Forse pochi lo sanno, ma il 6 febbraio si celebra ogni anno la Giornata internazionale contro l’infibulazione e le mutilazioni genitali femminili che insieme all’8 marzo, la Giornata internazionale contro la violenza sulle donne, cerca di sensibilizzare maggiormente l’opinione pubblica su terrificanti pratiche di sottomissione della donna .
DOBBIAMO CAMBIARE MODO DI PENSARE!!
ANCORA OGGI CERTE CONVINZIONI TRIBALI SUPERANO L’AZIONE DELLA LEGGE CHE CERCA DI PROIBIRLE.
Per 30 paesi, quasi tutti africani, è un rito di passaggio, simbolo di castità, per il resto del mondo è una barbarie che continua da secoli.
Nel mondo, secondo il nuovo rapporto Unicef , almeno 200 milioni di donne e bambine hanno subito mutilazioni genitali femminili. I paesi con maggior numero di casi sono la Somalia e il Sudan del Nord con una percentuale del 98%, seguiti dalla Sierra Leone e dal Gibuti (90%), dal Gambia e dalla Liberia (60%).

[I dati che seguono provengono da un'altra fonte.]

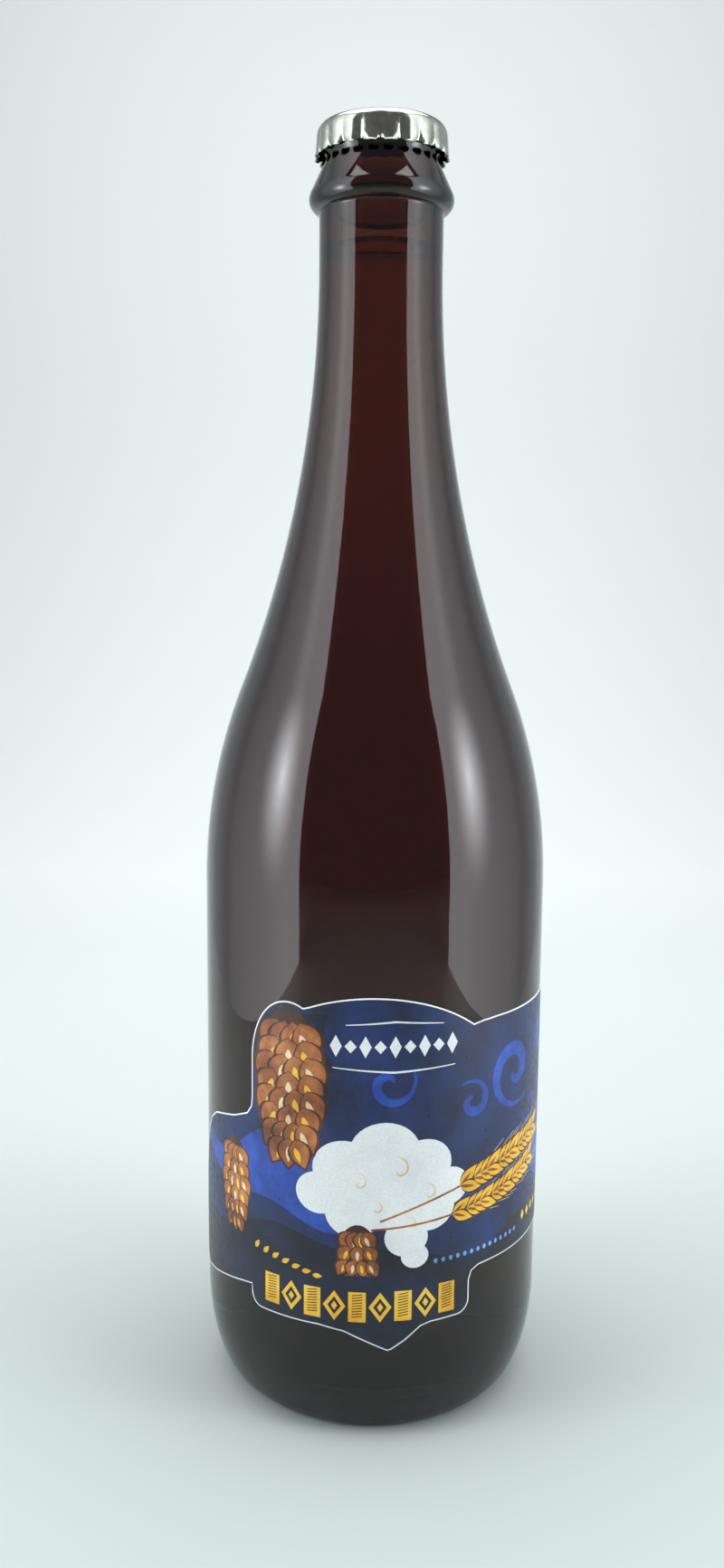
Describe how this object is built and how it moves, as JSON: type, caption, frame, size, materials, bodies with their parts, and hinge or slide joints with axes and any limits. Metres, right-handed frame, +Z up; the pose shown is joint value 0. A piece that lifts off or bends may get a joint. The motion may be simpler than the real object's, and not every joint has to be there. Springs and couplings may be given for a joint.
{
  "type": "beer bottle",
  "caption": "Tall amber glass beer bottle with long shoulders, a collar below the mouth, a silver crown cap, beer up to the neck and a die-cut wrap label.",
  "frame": {"origin": "centre of the bottle's base, on the surface it stands on", "axes": "+Z up along the bottle's axis; the middle of the label's front faces -Y; the label runs on round towards +X"},
  "size_m": [0.0821, 0.0821, 0.2973],
  "materials": {
    "glass": "clear amber-brown glass, polished",
    "beer": "clear liquid",
    "cap": "bright tinplate with light scuffs",
    "label": "printed, semi-gloss coated"
  },
  "bodies": {
    "root": {"bottle": "glass", "beer": "beer", "crown_cap": "cap", "label": "label"}
  },
  "joints": []
}
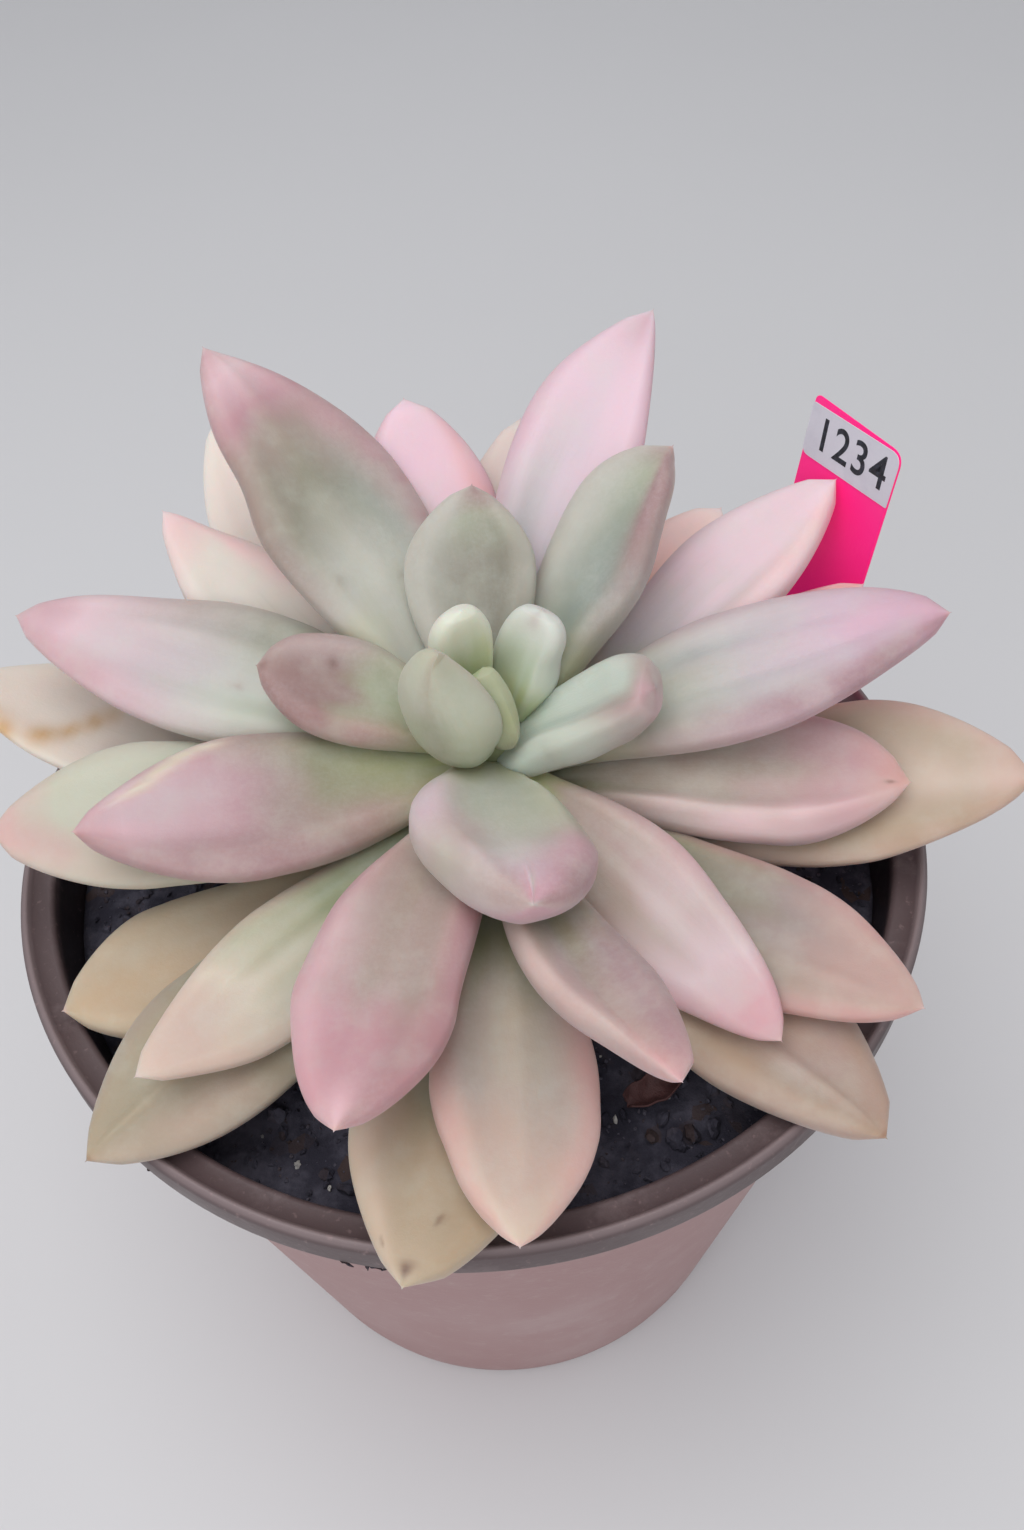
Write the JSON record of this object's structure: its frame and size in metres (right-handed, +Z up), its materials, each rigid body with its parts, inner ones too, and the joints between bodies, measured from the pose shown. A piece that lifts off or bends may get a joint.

Con la colonizzazione europea in alcuni paesi come l’Eritrea e l’Egitto la pratica dell’infibulazione è stata bandita e sono nati i primi movimenti per sostenere i diritti delle donne, ma in altri paesi questa tradizione è sopravvissuta.
E’ il dramma anche di molte donne immigrate. In Italia, si stima che nel 2009 erano 35mila le donne vittime di mutilazioni genitali. Stando a questi dati, non sempre attendibili considerata la clandestinità con cui viene eseguita questa pratica, il nostro paese è al quarto posto in Europa, dopo Gran Bretagna, Francia e Svezia. La legge italiana (n.7-01-2006) vieta l’infibulazione e prevede da 3 a 16 anni di reclusione, ma ogni anno sono 2000-3000 le bambine che vi vengono sottoposte con pratiche illegali.
Abbiamo intervistato una nostra compagna di classe la quale ci ha detto: “Io sono nata in Zambia, nel Sud dell’Africa che per fortuna è un paese principalmente cristiano, dove le mutilazioni sono considerate un peccato contro il proprio corpo, quindi, proibite ed anche i miei cugini di primo grado, che sono africani e a tutt’oggi vivono lì, non hanno subito l’infibulazione. Anche in Italia, dove abito ora, questa pratica è un reato. Sono contenta di essere arrivata a 14 anni e non aver subito ciò che hanno provato certe adolescenti, ma ancora di più di avere la libertà di scegliere che cosa fare con il mio corpo”.